キム監督曰く、自分の作品で国内で観客動員を10万人あげることは難しいと話す。そんな路線は変わらず貫くようだが、一方でこのような多くのお客さんが動員出来る作品作りにも手をつけたいようだ。
(感想)韓国二大スターW共演ということだけでも、観客動員は出来るのでしょうが、やはりキム監督のモチベーション的なものは結構強く出ていた作品のように思います。最後の衝撃シーンはどことなくそんな感じがしました。うけ狙い考えて作ったのかな??
メディア | 映画 |
上映時間 | 113分 |
製作国 | 韓国 |
公開情報 | 劇場公開(ブロードメディア・スタジオ) |
初公開年月 | 2009/03/14 |
ジャンル | ドラマ |
映倫 | PG-12 |
http://www.eiga-eiga.jp/
この映画大好きなんです。
ソ・ジソブのあの目、男ながらゾクっとする格好良さです。韓国の俳優は目力がある人がホントおおいですよね。おばさまがたが夢中になるのも少し解る気がしました。^^;
キム・ギドク監督作の哲学性が好きな私にとっては、
キム・ギドク監督作に師事していた新人監督の『映画は映画だ』は
娯楽性が強くて馴染めなかったけど、
主人公の男性が女性に対し唐突に強引な行動をとっても
結果的には女性の心をしっかり得るところはキム・ギドク流を強く感じました。
男性にとってはこういう愛の求め方が理想(純愛)なのかもしれないですね。
見た事のあるかっこいいお兄ちゃんスターが登場し、結構の賑わいでしたが、映画としては面白かったですよ。

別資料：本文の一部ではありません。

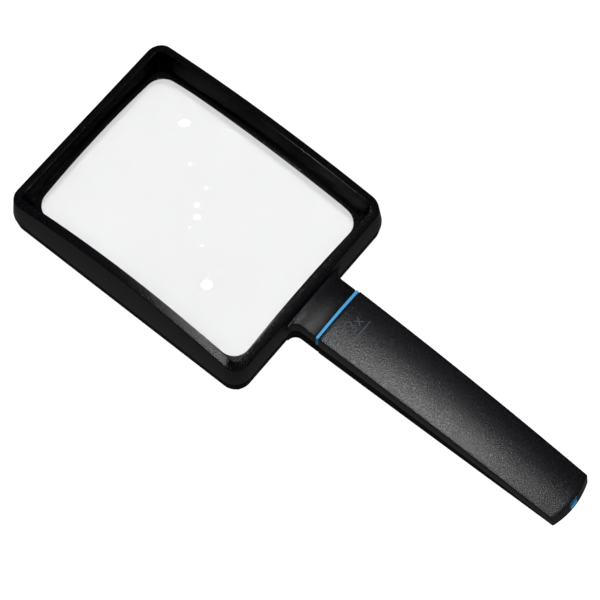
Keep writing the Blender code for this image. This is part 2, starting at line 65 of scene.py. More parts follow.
# ---- driving dimensions shared with the CAD model ----
TAIL_X = 176.97                  # 0.03 short of the CAD model, to stay inside its box
GAP = 0.3
CORNER_RADIUS = 7.5
PARTING_Z = 7.2
WALL_DRAFT = 0.126
BOTTOM_INSET = 0.8
BOTTOM_RADIUS = 0.6
BASE_WALL_DRAFT = 0.4
RIM_END_Z = 18.1
RIM_ARCH = 7.0
RIM_WIDTH = 3.25
RIM_TILT = 1.0
RIM_INNER_RADIUS = 2.2
WALL = 1.9
HOLLOW_DEPTH = 2.8              # top of the hollow between the outer wall and the well
HOLLOW_DROP = 4.5
LENS_CORNER = 5.0
LENS_TOP_Z = 17.4
LENS_TOP_RADIUS = 190.0
LENS_BOTTOM_Z = 0.9
LENS_BOTTOM_RADIUS = 600.0
LENS_EDGE = 0.25
VIEW_HALF_X = 50.2
VIEW_HALF_Y = 37.2
VIEW_CORNER = 7.0
SEAL_THICKNESS = 0.7
SEAL_REACH = 0.4                # beyond the edge of the lens
SEAL_LIP = 0.3
SEAL_UNDER_LIP = 0.1
FOOT_HALF_X = 51.9
FOOT_HALF_Y = 38.6
FOOT_CORNER = 4.6
FOOT_WIDTH = 1.7
SEAT_OVERLAP = 0.6
LEDGE_CORNER = 4.0              # opening under the lens
LEDGE_DRAFT = 0.3
LEDGE_RADIUS = 0.2
LEDGE_LOW_RADIUS = 0.3
GUARD_HEIGHT = 1.4              # wall that keeps the lens in place sideways
GUARD_THICK = 1.2
GUARD_FOOT = 1.3
BASE_FLOOR_Z = 1.8
COLLAR_X = 67.8
COLLAR_THICK = 1.2
COLLAR_PROUD = 0.15
COLLAR_TOP_PROUD = 0.2
COLLAR_EDGE = 0.12
COLLAR_RADIUS = 0.25
NECK_HALF_Y = 12.1
NECK_TOP_Z = 13.9
NECK_CROWN = 0.8
NECK_FILLET = 3.6
NECK_ROOT_INSET = 2.6           # the neck starts this far inside the head
NECK_WALL_INSET = 0.4
NECK_END_RADIUS = 0.25
NECK_END_STEP = 0.08
NECK_BASE_EDGE = 0.2
HANDLE_HALF = (12.4, 11.7, 10.8)
HANDLE_TOP = (14.4, 12.2, 6.5)
HANDLE_SPLIT = (7.0, 5.6, 1.3)
HANDLE_CROWN = 0.8
TAIL_BULGE = 1.8
TAIL_LEAN = 0.185
TAIL_LEAN_POWER = 8
HANDLE_FRONT_RADIUS = 0.2
HANDLE_TAIL_RADIUS = 0.3
HANDLE_BASE_RADIUS = 0.5
SHELL = 1.8
SHELL_END = 2.0
TIP_HALF_Y = 1.9
TIP_LOW_Z = 0.6
TIP_HIGH_Z = 6.6
TIP_SLOT_X = 169.0
TIP_END_X = 182.6
TIP_OVERLAP = 1.0
CORE_END_X = 172.0
CORE_HALF_Y = 8.2
CORE_SIDE_GAP = 1.0
CORE_LOW = (3.0, 2.55, 2.1)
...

これでもか、の繰り返し感覚は、韓国映画テイストです。が日本にかって存在した、日活や東映スター全盛のノスタルジーを感じてしまいました。
白と黒のコントラスト感覚が映画全編にあって、よくできた作品です。
二大スター・・って言われてましたが、この二人、ほとんど知りませんでした。
でも、やっぱ映画館の中は、いつもと空気が違ってましたが。
ギドク先生が監督しちゃうと、もっとあっさり、空疎な感じがしちゃうんじゃないかなと思いますが、ねばっこい韓国風味で、おもしろかったです。
韓国の方々には、この監督の方があうんじゃないかなと。
受け狙いも、その方がノーマルかもです。
あたしは、とっても楽しませてもらいました。